VALTELLINA TERRA DI MIGRANTI

1
min di lettura

VALTELLINA TERRA DI MIGRANTI

Lun, 15/04/2019 - 12:46
Pubblicato in:
Storie inedite di emigrazione e immigrazione in Alta Valle

A margine del convegno dei Cardiologi organizzato anche quest’anno a Bormio grazie all’impegno profuso dall’emerito prof. Livio Dei Cas, è stata presentata la nuova pubblicazione curata dal Centro Studi Storici Alta Valtellina con il sostegno della Banca Popolare di Sondrio. “Valtellina terra di migranti”, questo il titolo e il tema scelti per l’edizione 2019, dove l’analisi del fenomeno oggi così drammaticamente attuale si dipana dai lontani secoli passati, invitandoci a una riflessione più ampia sulle problematiche connesse alle migrazioni. Perché anche la Valtellina è stata terra di migranti, sia verso l’esterno sia verso l’interno. Ci sono stati secoli, ad esempio, in cui il Bormiese era diventata la meta fissa di lavoratori stranieri provenienti soprattutto dal Tirolo, geograficamente “vicino”, ma assai lontano in termini di lingua, percorrenza (non esistevano motori) e anche in termini di cultura. Eppure questa migrazione, da tanti malamente tollerata, ha indotto profonde trasformazioni nell’economia e nel tessuto sociale: basterà ricordare che nel periodo 1735-1796 quasi la metà dei nati a Bormio erano figli di stranieri di prima o seconda generazione!

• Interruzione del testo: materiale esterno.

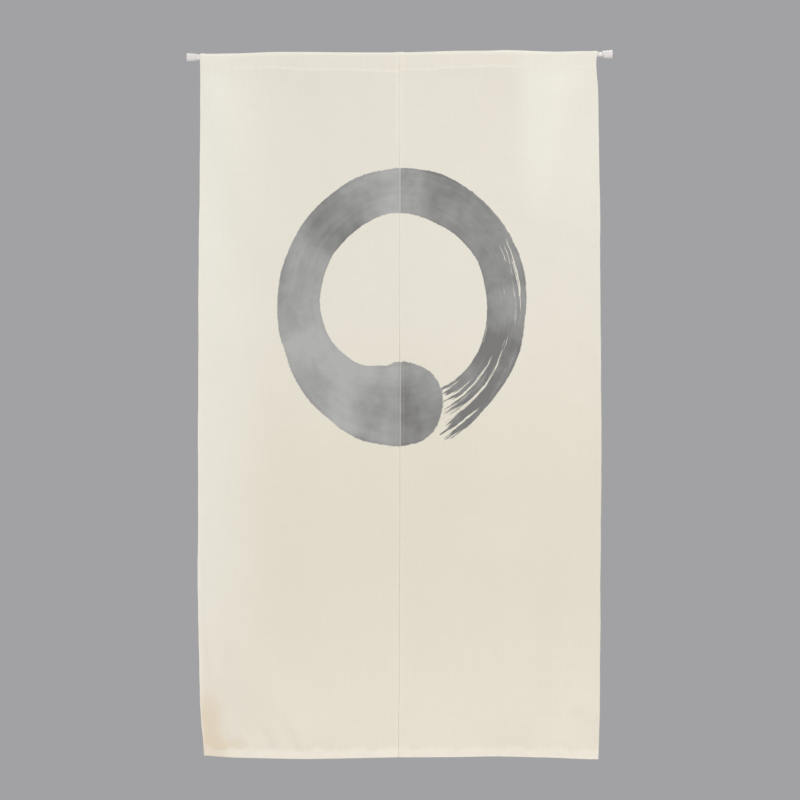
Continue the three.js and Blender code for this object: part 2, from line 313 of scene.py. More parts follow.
class NorenRing(bpy.types.PropertyGroup):
    """Sizes and colours of the brushed ink ring."""

    centre_x: metres("Centre, X", "The ring's centre from the slit", 4.3 * MM)
    centre_below: metres("Centre, below", "The ring's centre below the top edge", 540 * MM)
    width: metres("Width", "Width of the ring", 526 * MM)
    height: metres("Height", "Height of the ring", 593 * MM)
    head: fraction("Head", "Where the stroke starts, in turns clockwise from the bottom", -0.007)
    span: fraction("Span", "Share of a full turn that the stroke takes", 0.957)
    light_ink: tint("Thin ink", "Grey of the thinned ink", (0.418, 0.423, 0.410))
    dark_ink: tint("Dense ink", "Grey of the denser ink", (0.180, 0.178, 0.175))
    show_through: fraction("Show-through", "How much of the ink shows on the back", 0.3)


class NorenStitching(bpy.types.PropertyGroup):
    """Sizes of the sewing."""

    pitch: metres("Pitch", "Length of one machine stitch with its gap", 2.8 * MM)
    thread: metres("Thread", "Thickness of the sewing thread", 0.26 * MM)
    seam_pitch: metres("Seam pitch", "Distance between two stitches of the middle seam", 3.1 * MM)
    tack_width: metres("Tack width", "Width of the bar tack at the top of the slit", 6.5 * MM)
    tack_stitches: whole_number("Tack stitches", "Number of stitches in the bar tack", 7)


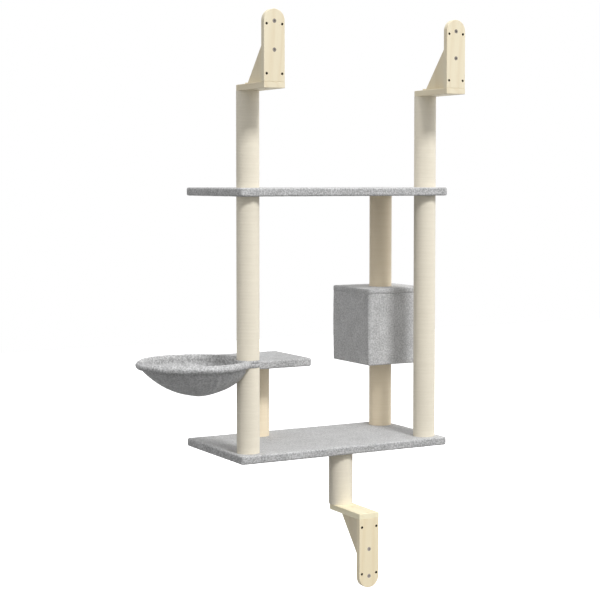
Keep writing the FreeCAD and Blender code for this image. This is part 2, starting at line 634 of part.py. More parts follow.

Tra Ottocento e Novecento altre massicce ondate migratorie interessarono il Bormiese, in entrambe le direzioni: molti si recavano all’estero, ma tanti erano pure quelli che rientravano dall’estero. Nel volume vengono raccontate alcune di queste storie; storie di fatica, di improvvisazione, di smarrimento, ma anche di successo e di prosperità, un po’ frutto delle proprie capacità e un po’ frutto del caso: valenti pittori di quadri e di meridiane chiamati a lavorare nel Bormiese, gli emigrati nella vicina Svizzera o nelle lontane Americhe e Australia, i pastori di gregge (soprattutto bergamaschi) che si spostavano “al ritmo della transumanza”, i missionari espatriati per diffondere la parola di Dio, le guide alpine che seguivano i clienti nelle loro peregrinazioni sui massicci montuosi e ancora un carbonaro idealista combattente in Sud America e un brillante medico dedito allo studio dell’anatomia e dell’imbalsamazione in quel di Salò. Storie anche di paura e di diffidenza, come accadeva e accade ovunque verso ciò che non si conosce. A Bormio, nei secoli passati, esistevano norme molto rigide che regolavano la vita economica e sociale dei forestieri, ma questo non impedì loro di insediarsi nella comunità locale e diventarne parte integrante: questo perché lo straniero – se ritenuto utile alla collettività – non era sgradito né malvisto e in effetti molti di essi vissero di onesti lavori, si affrancarono dall’originale stato di meschinità e vennero assimilati alla popolazione locale.

Una cosa è certa ed emerge chiaramente da questo libro: “l’idea che le Alpi, anche nei momenti di minore sviluppo, siano sempre state delle aree aperte e non chiuse verso l’esterno” (G. Scaramellini). E soprattutto che gli effetti dell’emigrazione/immigrazione – pur con tutti i disagi e la sofferenza ad essa connaturati – hanno prodotto nel tempo frutti positivi come, ad esempio, l’alfabetizzazione dei popoli di montagna (la necessità di saper leggere e scrivere per comunicare con i parenti lontani), senza tralasciare il grande vantaggio di poter avere – in chi viene da fuori – “uno sguardo prospettico diverso e quindi arricchente” (L. Bonesio).